Tidak ada yang bisa menyangkal betapa ekonomisnya hidup di Solo. Semuanya serba murah terutama untuk urusan culinarynya . Bahkan dari seluruh wilayah di daratan jawa yang pernah kukunjingi, Solo merupakan the number one economic place to live followed by Jogja, Ciyusss (kumat lagi,,hihihihi). Bayangkan saja, untuk makan Thunderloin Mushroom Steak plus Milo Shake or Soda Gembira, kita cuma perlu mengeluarkan uang sebesar Rp.22.000 (Rp. 16.000 untuk steaknya, dan Rp. 6.000 untuk soft drinknya). Di Kendari mana ada harga semiring itu. Rasanya pun lumayanlah, menurutku sih cuman beda tipis sama Pronto di Kendari, yang Sirloin Steaknya saja seharga Rp. 39.000 (kalo tidak salah ingat, ya..) belum minumannya yang pasti tidak ada yang dibawah harga Rp. 10.000. Di Solo, bawa uang Rp. 10.000 sudah bisa buat kenyang. Nasi+ ayam goreng kremes + Es teh cuman Rp. 8.000, Spaghetti plus es teh hanya seharga Rp. 8.500, mau yang lebih dahsyat lagi?? Ada lho nasi plus soto ayam yang cuman seharga Rp. 2.500. Sore kemarin, saya mengajak adikku untuk makan bakso di salah satu tempat favorit kami. Kami memesan bakso campur plus es jeruk dan meskipun telah faham akan harganya, tetap saja saya tetap kembali mengingat Solo, dimana untuk menu serupa saya tidak perlu mengeluarkan duit lebih dari Rp. 10.000.
Itu tentang urusan lehernya, menyangkut beberapa keperluan pribadi lain lagi.
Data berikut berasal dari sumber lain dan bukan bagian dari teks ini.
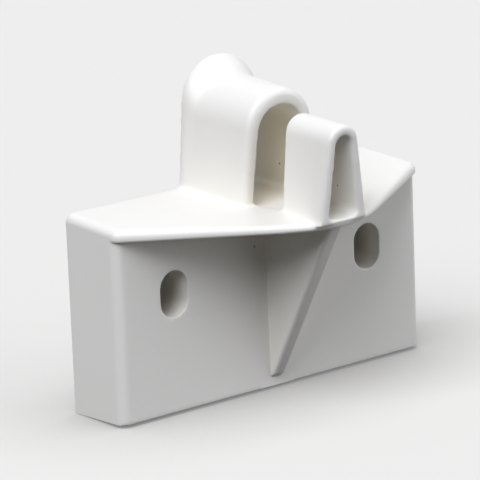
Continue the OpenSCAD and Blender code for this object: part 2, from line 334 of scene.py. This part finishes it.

Harga Shampo, sabun, pasta gigi, dll beda jauh sama yang ditawarkan Indomaret di sana. Untuk urusan perbengkelan pun sama saja. Kemarin saya sempat apes, ban belakang motor saya bocor ketika hendak ke UMK untuk ngajar. Untungnya, hanya selemparan batu dari situ ada bengkel. Maka kesanalah saya. Saya bertanya berapa ongkos untuk ganti ban dalam dan saya cukup terkejut dengan nomina yang disebut bapak montir. Rupanya untuk ganti ban dalam di Kendari kita harus merogoh kocek sebesar Rp. 50.000, sedangkan di Solo hanya Rp. 20.000. WOW!!! Pokonya, hidup di Solo itu sangat murah. Dan demi melihat isi dompet dan saldo di ATM, sangat wajar saya begitu bernafsu merindukan Solo..hehehhe
3. Keramahan dan Kesederhanaannya
Sepakat dong pastinya ketika saya katakan bahwa masyarakat suku Jawa memang terkesan "lebih ramah" dari orang Sulawesi, meski saya pun berpendapat bahwa sebenarnya manusia dari suku manapun sama saja, ada yang galak ada pula yang baik hati dan tidak sombong. Tetapi, tak dapat disangkal, "penampakan" dan tutur kata Wong Jowo lebih halus dan menenteramkan hati. Senyum dan anggukan kepala menjadi gerak tubuh alamiah mereka. Tutur katanya pun enak di telinga. Selama tinggal di Jawa, saya hampir tidakpernah mendengar umpatan maupun sesumbar pongah yang sangat lazim saya dengar di kampung halaman tercinta :(.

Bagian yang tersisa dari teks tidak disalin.